Le déplacement prononcé vers l’Est du centre de gravité de l’UE ainsi à nouveau élargie dans des proportions considérables, ne restera pas sans impact sur le maintien de sa cohésion interne, tant la rupture d’équilibre entre le monde latin, le monde slave, et le monde germanique profitera tout naturellement à ce dernier.
De facto le rôle de l’Allemagne deviendra fortement prépondérant, bien qu’elle ne détienne pas toutes les facultés pour l’exercer, tant aux yeux de ses partenaires européens qu’à ceux d’une frange importante de sa propre population. Dès lors, c’est la gouvernance de l’UE qui s’en trouvera inéluctablement altérée.
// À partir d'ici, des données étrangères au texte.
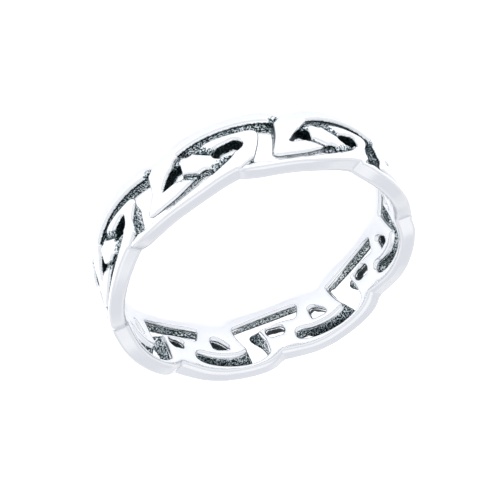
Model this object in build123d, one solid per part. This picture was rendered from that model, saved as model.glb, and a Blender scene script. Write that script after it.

Dans la configuration que l’intégration de l’Ukraine à l’UE conduit à envisager, le développement cohérent d’une communauté qui rassemblera plus d’une trentaine de pays européens ne pourra plus se concevoir ni se conduire sur le mode dont l’Union s’est dotée historiquement, et dont ses élargissements successifs ont déjà accusé les inadéquations pénalisantes, voire paralysantes.
À la nouvelle échelle à considérer, le risque d’une dilution naturelle du projet européen dans une formule de convention minimaliste qui le viderait d’une partie de sa substance, devra être soigneusement mis en regard de celui d’une implosion résultant des profondes dissensions internes liées aux irrédentismes nationaux et à l’absence d’une véritable culture commune.
Dès lors, sans faire abstraction d’acquis majeurs comme ceux de la zone euro, ne peut pas être exclue l’éventualité d’une articulation ― voire d’une partition ― géographique ou économique de cette UE élargie, en sous-ensembles plus cohérents regroupant un nombre limité de pays liés par une ambition commune.
En définitive c’est sans doute la pression mondiale sur l’Europe et le sentiment d’appartenance à la même civilisation qui pourront atténuer progressivement les différences foncières logées dans l’âme des peuples implantés de longue date sur le continent européen. Pour la construction européenne, que vient télescoper le fait nouveau de la guerre en Ukraine, la chance de survivre à celle-ci passe donc sans doute par une remise en cause lucide de la définition de son projet.